In accordance with the terms and provisions of that certain share exchange agreement dated January 27, 2012 (the "Share Exchange Agreement") between the Company and D Mecatronics Inc., a private corporation ("D Mecatronics") and the shareholders of D Mecatronics (the "D Mecatronics Shareholders"), the Company acquired all of the total issued and outstanding shares of D Mecatronics in exchange for the issuance of shares of its common stock to the D Mecatronic Shareholders and the assignment the Treanor Convertible Note, the Boyle Convertible Note and the Russell Convertible Note. Treanor thus subsequently entered into that certain assignment of settlement agreement dated January 2, 2013 (the "Treanor Assignment of Settlement Agreement"), with Paolucci pursuant to which Treanor assigned to Paolucci all of his right, title and interest in and to the Treanor Settlement Agreement and the issuance of shares. Russell also subsequently entered into that certain assignment of settlement agreement dated January 2, 2013 (the "Russell Assignment of Settlement Agreement"), with Paolucci pursuant to which Russell assigned to Paolucci all of his right, title and interest in and to the Russell Settlement Agreement and the issuance of shares. Lastly, Boyle also subsequently entered into that certain assignment of settlement agreement dated January 2, 2013 (the "Boyle Assignment of Settlement Agreement"), with Paolucci pursuant to which Boyle assigned to Paolucci all of her right, title and interest in and to the Boyle Settlement Agreement and the issuance of shares.
The Company received certain conversion notices dated January 21, 2015 from Paolucci (collectively, the “Conversion Notices”) and authorized the issuance to Paolucci of 7,200,000 shares of its restricted common stock in accordance with the Treanor Assignment of Settlement Agreement, a further 7,200,000 shares of its restricted common stock in accordance with the Russell Assignment of Settlement Agreement and a further 8,320,000 shares of its restricted common stock in accordance with the Boyle Assignment of Settlement Agreement.
The Company acknoweldged the Treanor Convertible Note, the Russell Convertible Note and the Boyle Convertible Note (which have all been evidenced on the Company's audited financial statements) and the payment by the Company to Paolucci during December 2014 of an aggregate $86,939.69 regarding the remaining debt due and owing (the "Repayment of Debt"). The Company further acknowledged that pursuant to the Repayment of Debt and the issuance of an aggregate 22,720,000 shares of common stock to Paolucci, the Treanor Convertible Note, the Russell Convertible Note and the Boyle Convertible Note are fully satisfied and any and all debt due and owing thereunder extinguished.

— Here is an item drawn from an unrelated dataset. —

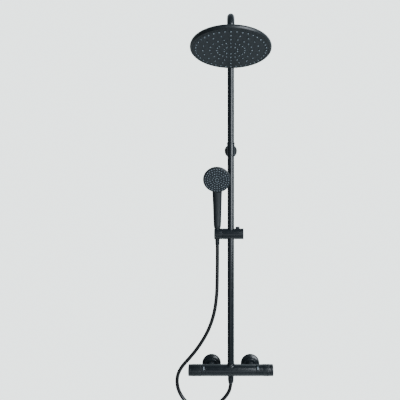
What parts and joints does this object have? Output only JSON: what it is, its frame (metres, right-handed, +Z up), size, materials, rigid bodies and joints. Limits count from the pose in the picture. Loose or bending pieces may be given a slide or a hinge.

The shares were issued in a private transaction to Paolucci, a non-United States resident, in reliance on Regulation S promulgated under the United States Securities Act of 1933, as amended (the “Securities Act”). The shares of common stock have not been registered under the Securities Act or under any state securities laws and may not be offered or sold without registration with the United States Securities and Exchange Commission or an applicable exemption from the registration requirements. Paolucci acknowledged that the securities to be issued have not been registered under the Sec45.83urities Act and that he understood the economic risk of an investment in the securities.
Beneficial Ownership Table
The following tables set forth information as of January 26, 2015 regarding the beneficial ownership of our common stock: (a) each stockholder who is known by us to own beneficially in excess of 5% of our outstanding common stock; (b) each director known to hold common or preferred stock; (c) our chief executive officer; and (d) the executive officers and directors as a group. Except as otherwise indicated, all persons listed below have (i) sole voting power and investment power with respect to their shares of stock, except to the extent that authority is shared by spouses under applicable law, and (ii) record and beneficial ownership with respect to their shares of stock. The percentage of beneficial ownership of common stock is based upon 111,370,000 shares of common stock outstanding as of Januaruy 26, 2015.
Name and Address of Beneficial Owner(1)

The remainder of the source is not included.